Phylogenetic analysis of the 16S rRNA gene from DEH-C11 in comparison to those of other members of the class DEH. The tree is based on the maximum likelihood algorithm. Branches in orange highlight the DSC-GIF3-B subgroup, to which the 16S rRNA gene of DEH-C11 (leaf label highlighted in red) is affiliated. Branches in green highlight the clade containing all known organohalide-respiring phylotypes, and leaf labels of sequences from cultivated bacteria or sequences implicated in organohalide respiration are highlighted in green. Branches in blue highlight the GIF9-A clade. Leaf labels in blue highlight sequences for which genomic information is available (18–20). The scale bar represents 5% sequence divergence. PCB, polychlorinated biphenyl; PCE, tetrachloroethene; SIP, stable isotope probing.

FIG 2

A simplified schematic of putative biochemical properties predicted from genomic content of DEH-C11. The redox cycling schematic for sulfite reduction is based on model proposed by Venceslau et al. (24). Aromatic substrates depicted are (left to right) phenylalanine, phenol, and pyrogallol. The heterocyclic compound depicted is creatinine.
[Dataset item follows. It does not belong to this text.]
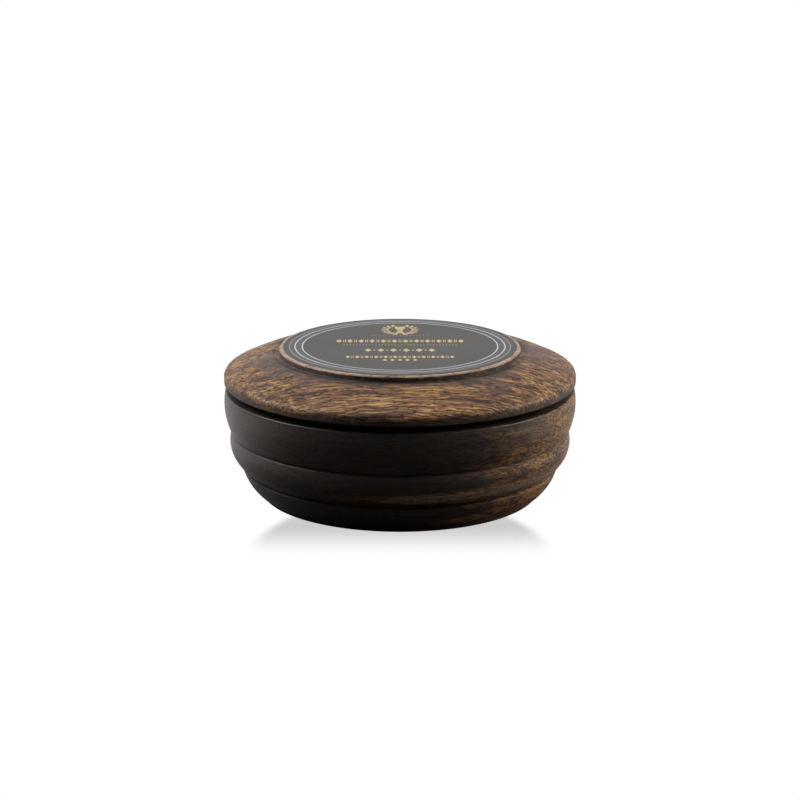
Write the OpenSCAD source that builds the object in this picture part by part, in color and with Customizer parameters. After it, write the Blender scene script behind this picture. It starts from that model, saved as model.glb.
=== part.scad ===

Nuo, NADH:ubiquinone oxidoreductase complex; TRAP, tripartite ATP-independent periplasmic transporters; DMSO, dimethyl sulfoxide; DMS, dimethyl sulfide; Dsr, dissimilatory sulfite reductase; S-layer, surface-layer protein coat.

FIG 3

Representation of the gene order present on the contig (IDBA scaffold 11) containing the dissimilatory sulfite reductase operon and associated genes from DEH-C11 (top) and D. lykanthroporepellens BL-DC-9 (bottom). Gene names in blue denote that the best BLASTP hits were to D. lykanthroporepellens BL-DC-9 or other Chloroflexi strains. Blue shaded lines between the two gene order representations show regions with high sequence similarity and synteny determined by tBLASTx as implemented using EasyFig (93). Degrees of tBLASTx sequence identity are depicted in the colored legend. The red blocks at the end of the DEH-C11 contig representation denote the ends of the contig sequence. The red and blue lines within the genes of the DEH-C11 represent the regions of the genome amplified by long-range PCR.

FIG 4

Phylogenetic analysis of DsrAB from DEH-C11 (highlighted in red) and cloned DsrAB sequences as determined by the evolutionary placement algorithm (88), which was used to place sequences onto a previously constructed DsrAB consensus tree (34). Orange leaf labels indicate sequences retrieved by long-range PCR in this study. L.A.-Firmicutes, DsrAB proteins that were laterally acquired by certain Firmicutes species of the Deltaproteobacteria (34). The red dots on leaf labels indicate that the DsrAB sequences are derived from amplified sequences that were sequenced by primer walking and with pentanucleotide signatures similar to that of the DEH-C11 genome (see Fig. S1 in the supplemental material). The grey scale bar represents 5% sequence divergence.

FIG 5

Phylogenetic analysis of RdhA derived from DEH-C11 (highlighted in red), DEH-derived RdhA retrieved from metagenomes, and RdhA from pure reference strains. The tree is based on the maximum-likelihood algorithm. Branches of metagenome-derived RdhA sequences determined to originate from DEH- or Chloroflexi-related contigs are highlighted in orange (50, 51, 74). Branches corresponding to the “conserved syntenic” Dehalococcoides species RdhA are highlighted in dark blue, while the Dehalococcoidales RdhA clade are highlighted in light blue. Nearly full-length RdhA sequences from the Smkt-3 clade (two of six available were nearly full length) from subsurface sediments of Shimokita peninsular were included (49). Branches of RdhA derived from aerobic bacteria are highlighted in purple. The grey scale bar represents 20% sequence divergence. WOR, White Oak River.